Scacco al bostrico in undici mosse: così rinascono i boschi feriti della Valtrompia
In Alta Valtrompia molto è stato fatto, ma tanto rimane ancora da fare per arginare i danni causati ai boschi di abete rosso dal bostrico e le conseguenze che questo insetto infestante ha innescato, primi fra tutti l’innalzamento del rischio idrogeologico nelle zone disboscate.
Nei giorni scorsi sono giunti a compimento i lavori relativi agli 11 progetti per il contenimento del fenomeno nei Comuni di Collio, Bovegno, Marmentino, Irma e Pezzaze.
Sevat, la società in house di Comunità montana, ha seguito sia la progettazione sia l’appalto e l’esecuzione dei lavori, che sono stati finanziati dalla Regione con un contributo di 566mila euro.
Strategie
L’appalto è stato affidato a un raggruppamento temporaneo di imprese boschive provenienti da tutta la Lombardia e, nei periodi più intensi, sono intervenuti oltre 40 operai facenti parte di una cordata composta da dodici imprese coordinate da una realtà locale specializzata proprio in questo tipo di operazioni.
«Ad oggi possiamo affermare di aver parzialmente bonificato i terreni colpiti dal bostrico - spiega il dottore forestale della Comunità montana Giacomo Remedio - in particolare i sopra-suoli con piante secche: siamo intervenuti su circa 55 ettari su un progetto complessivo che si aggira attorno ai 100 ettari a fronte di 300 ettari di boschi colpiti».
Interventi
Nel concreto sono stati eseguiti il taglio e la rimozione del legname bostricato ed è stata rimossa una grande quantità di biomassa che, essendo ormai secca, è a potenziale rischio di incendio.

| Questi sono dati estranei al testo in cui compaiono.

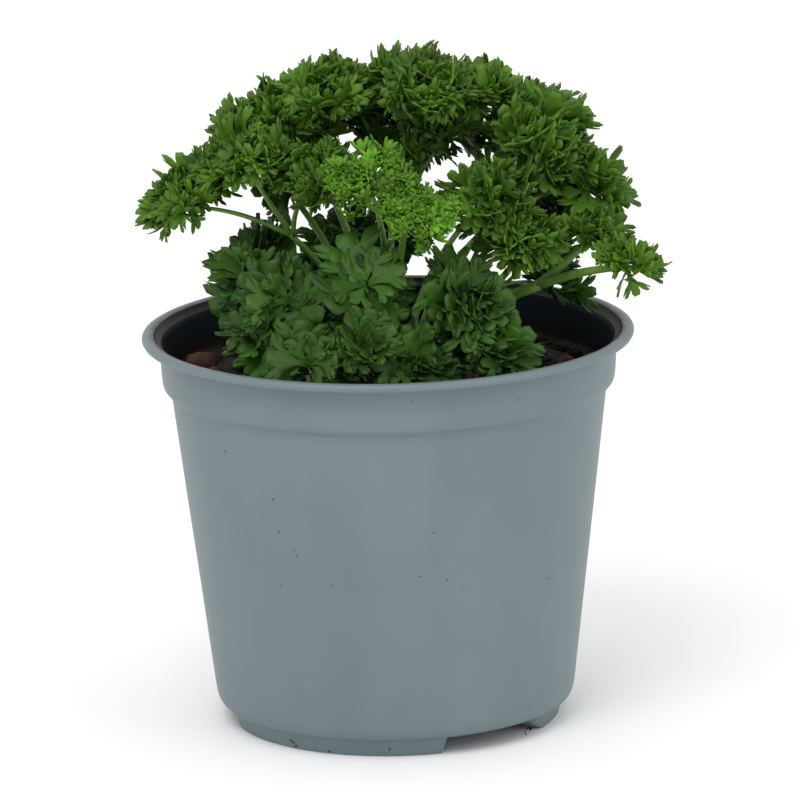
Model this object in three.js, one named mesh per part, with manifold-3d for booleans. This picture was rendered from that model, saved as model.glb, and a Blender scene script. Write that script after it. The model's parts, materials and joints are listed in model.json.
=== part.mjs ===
// Curly parsley growing in a round plastic nursery pot.
// Millimetres, +Z up. The origin is on the pot's axis, in the plane that its feet stand on.
// -Y is the front, and every angle below is measured in degrees from the front towards +X.

import * as THREE from "three";
import Module from "manifold-3d";
import { mergeVertices } from "three/addons/utils/BufferGeometryUtils.js";

const wasm = await Module();
wasm.setup();

// ---- driving dimensions ----

const POT_HEIGHT = 105;
const LIP_RADIUS = 65;
const LIP_WIDTH = 3.1;
const LIP_THICKNESS = 2.4;
const WALL = 0.9;
const COLLAR_TOP_RADIUS = 60.7;
const COLLAR_FOOT_RADIUS = 59.9;
const COLLAR_FOOT_Z = 91.5;
const SHOULDER_DROP = 2.2;
const BODY_TOP_RADIUS = 57.5;
const BODY_FOOT_RADIUS = 47.6;
const BASE_ROUND = 3.2;
const FOOT_HEIGHT = 4.7;
const FOOT_RADIUS = 43.6;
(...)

Nei Comuni più colpiti occorrerà proseguire con le operazioni di taglio anche nelle zone di confine, essendo che il bostrico attacca con facilità le piante sane. In parallelo al lavoro di disboscamento e di monitoraggio del bostrico condotto in sinergia con le Gev della Valtrompia, è stata avviata da tempo la piantumazione nelle zone colpite - circa 15 ettari tra Bovegno, Marmentino e Irma - e la pulizia della vegetazione naturale che nel frattempo è ricresciuta. Ripopolare i boschi è essenziale per prevenire il rischio idrogeologico.
A questo proposito il caso valtrumplino è stato approfondito in una tesi di laurea magistrale in Civil and Environmental Engineering dell’Università degli Studi di Brescia, che ha visto Remedio ricoprire il ruolo di correlatore.
«La tesi aveva lo scopo di studiare il rischio idrogeologico e di colate detritiche in alcune zone - spiega infine Remedio -. Le conclusioni hanno dimostrato che, sebbene nel primo periodo ci sia una fase di erosione importante, il rischio diminuisce rapidamente negli anni grazie al ripristino della copertura vegetale».